„Der neue Hass auf Politiker – warum Angriffe und Hetze zunehmen.“ So heißt es auf dem Titel der aktuellen Ausgabe des „Spiegels“. Damit ist ein drängendes Problem angesprochen. Denn tatsächlich werden immer mehr Menschen attackiert, die sich politisch engagieren – nicht nur in der virtuellen, sondern auch in der realen Welt. Das zeigt sich auch und gerade im Zuge des laufenden Europawahlkampfs. Diese Menschen sind Hass ausgesetzt. Er äußert sich in verschiedenen Formen und geht über verbale Attacken hinaus bis zu körperlichen Übergriffen. Kürzlich erst wurde die Berliner Wirtschaftssenatorin Franziska Giffey von einem Mann körperlich angegriffen und dabei an Nacken und Kopf verletzt. Weitere aktuelle Beispiele sind im „Spiegel“-Artikel nachzulesen. Die Politik ringt um Lösungen: Wie umgehen mit diesem Problem? Dabei steht der Bundestagswahlkampf erst noch bevor.

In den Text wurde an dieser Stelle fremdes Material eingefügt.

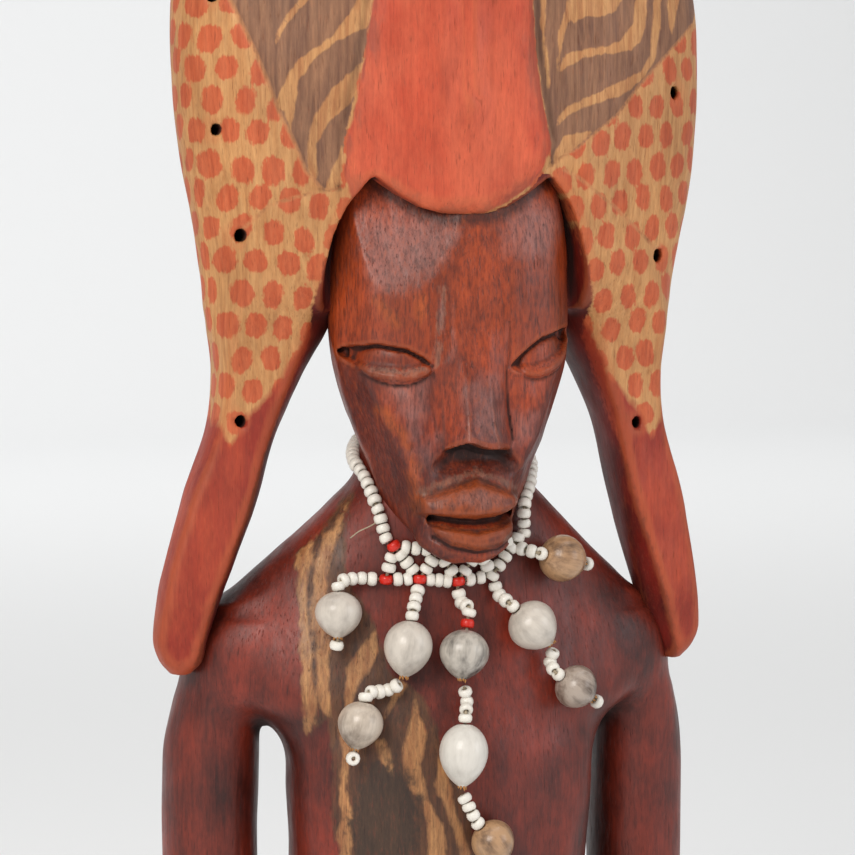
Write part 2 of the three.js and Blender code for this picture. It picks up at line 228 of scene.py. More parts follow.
def shave(block, field, at, normal, depth, soft=0.5):
    # a flat knife cut, square to the normal, so deep under the given point
    n = Vector(normal).normalized()
    plane = n.x * (block["x"] - at[0]) + n.y * (block["y"] - at[1]) + n.z * (block["z"] - at[2])
    return cut(field, plane + depth, soft)


def lineDistance(x, z, points):
    best = None
    for (ax, az), (bx, bz) in zip(points, points[1:]):
        dx, dz = bx - ax, bz - az
        t = np.clip(((x - ax) * dx + (z - az) * dz) / (dx * dx + dz * dz), 0, 1)
        d = np.hypot(x - ax - t * dx, z - az - t * dz)
        best = d if best is None else np.minimum(best, d)
    return best


def outlineDistance(x, z, points):
    # signed distance to a closed outline, negative inside
    loop = list(points) + [points[0]]
    inside = np.zeros(np.broadcast(x, z).shape, dtype=bool)
    for (ax, az), (bx, bz) in zip(loop, loop[1:]):
        if az == bz:
            continue
        crosses = (z >= min(az, bz)) & (z < max(az, bz))
        inside ^= crosses & (x < ax + (z - az) * (bx - ax) / (bz - az))
    d = lineDistance(x, z, loop)
    return np.where(inside, -d, d)


def ramp(value, low, high):
    t = np.clip((value - low) / (high - low), 0, 1)
    return t * t * (3 - 2 * t)


def unevenness(block, sizes, seed):
    # smooth random bumps, as large as the sizes along x, y and z, from -1 to 1
    source = np.random.default_rng(seed)
    spots, shares = [], []
    for axis, size in zip("xyz", sizes):
        line = block[axis].ravel()
        place = (line - line[0]) / size
        low = np.floor(place).astype(int)
        t = (place - low).astype(np.float32)
        spots.append(low)
        shares.append(t * t * (3 - 2 * t))
    coarse = source.uniform(-1, 1, [s[-1] + 2 for s in spots]).astype(np.float32)
    out = 0
    for i in (0, 1):
        for j in (0, 1):
            for k in (0, 1):
                a = shares[0] if i else 1 - shares[0]
                b = shares[1] if j else 1 - shares[1]
                c = shares[2] if k else 1 - shares[2]
                part = coarse[np.ix_(spots[0] + i, spots[1] + j, spots[2] + k)]
                out = out + part * a[:, None, None] * b[None, :, None] * c[None, None, :]
    return out


def softened(field, passes):
    for _ in range(passes):
        for axis in range(3):
            ahead = np.roll(field, 1, axis)
            behind = np.roll(field, -1, axis)
            field = (ahead + field * 2 + behind) / 4
    return field


def readAt(block, field, points):
    place = (points - block["low"]) / block["step"]
    low = np.clip(np.floor(place).astype(int), 0, np.array(field.shape) - 2)
    t = place - low
    out = 0
    for i in (0, 1):
        for j in (0, 1):
            for k in (0, 1):
                share = (
                    (t[:, 0] if i else 1 - t[:, 0])
                    * (t[:, 1] if j else 1 - t[:, 1])
                    * (t[:, 2] if k else 1 - t[:, 2])
                )
                out = out + share * field[low[:, 0] + i, low[:, 1] + j, low[:, 2] + k]
    return out


def toMesh(name, block, field):
    grid = openvdb.FloatGrid(float(field.max()))
    grid.copyFromArray(np.ascontiguousarray(field, dtype=np.float32))
    points, quads = grid.convertToQuads(isovalue=0.0)
    points = points * block["step"] + block["low"]
    # the faces have to turn outwards
    a, b, c, d = (points[quads[:, i]] for i in range(4))
    volume = np.einsum("ij,ij->i", a, np.cross(b, c) + np.cross(c, d)).sum()
    if volume < 0:
        quads = quads[:, ::-1]
    mesh = bpy.data.meshes.new(name)
    mesh.from_pydata((points * mm).tolist(), [], quads.tolist())
    mesh.shade_smooth()
    obj = bpy.data.objects.new(name, mesh)
    bpy.context.collection.objects.link(obj)
    print(name, len(points), "points")
    return obj, points


def storeValues(obj, name, values):
    layer = obj.data.attributes.new(name, "FLOAT", "POINT")
    layer.data.foreach_set("value", np.ascontiguousarray(values, dtype=np.float32))


def storeHollows(obj, block, field, points):
    # above 0 on edges that hands and time have worn, below 0 in cuts, which hold stain and are darkened as
    # painted shade
    blurred = softened(field, 4)
    storeValues(obj, "edge", readAt(block, blurred, points))


# head
headRows = [
    (150.4, 0, 2.6, -31.2, -29.5, -28, 2, 0),
    (151.2, 0, 4.8, -31.7, -29, -26.8, 2.1, 0),
    (152.6, 0, 7.2, -32.1, -28.2, -25.4, 2.1, 0),
    (154.4, 0, 9.2, -32.2, -27, -23.4, 2.1, 0),
    (156.9, 0, 11.3, -32.2, -25.4, -19.5, 2.1, 0),
    (160.7, 0, 13.4, -31.6, -23.4, -9.5, 2.1, 0),
    (165, 0, 14.8, -30.8, -22.5, -4, 2.2, 0),
    (170, 0, 16.5, -30, -21, 2, 2.2, 0),
    (179, 0, 19.8, -29.5, -19.5, 6, 2.2, 0),
    (188, 0, 22, -30, -19, 8, 2.2, 0),
    (198, 0, 22.6, -30.3, -18, 10, 2.2, 0),
    (207, 0, 22.2, -29.3, -17, 10, 2.4, 0),
    (214, 0, 20.9, -27.5, -16.5, 8, 2.8, 0),
    (221, 0, 18.8, -25.4, -16.5, 5, 2.8, 0),
]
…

Strafrecht als Problemlöser
Auf der Suche nach Lösungen identifizierten die Polizeiminister der Länder auf einer Konferenz das Strafrecht als Problemlöser. Sie baten Bundesjustizminister Buschmann darum zu prüfen, ob Änderungen im Strafrecht zur Bekämpfung antidemokratischer Gewalt nötig sind. Die Antwort des Bundesjustizministers ließ nicht lange auf sich warten. Aus Berlin hieß es: „Das Strafrecht ist nicht blind.“ Auch körperliche Attacken könnten mit dem geltenden Strafrecht bereits ausreichend geahndet werden.
Mit dieser Auffassung liegt Buschmann richtig. Offensichtlich besteht keine Strafbarkeitslücke, die es den Staatsanwaltschaften verbietet, Taten zu verfolgen, bei denen es sich regelmäßig um Körperverletzungen handelt. Auch die Gesinnung beziehungsweise die Beweggründe des Täters können über § 46 Strafgesetzbuch im Rahmen der Strafzumessung bereits ausreichend berücksichtigt werden. Wie Christian Rath in der „taz“ vermutet, besteht vielmehr die Gefahr, mit der Diskussion um eine Verschärfung des Strafrechts reine Symbolpolitik zu betreiben.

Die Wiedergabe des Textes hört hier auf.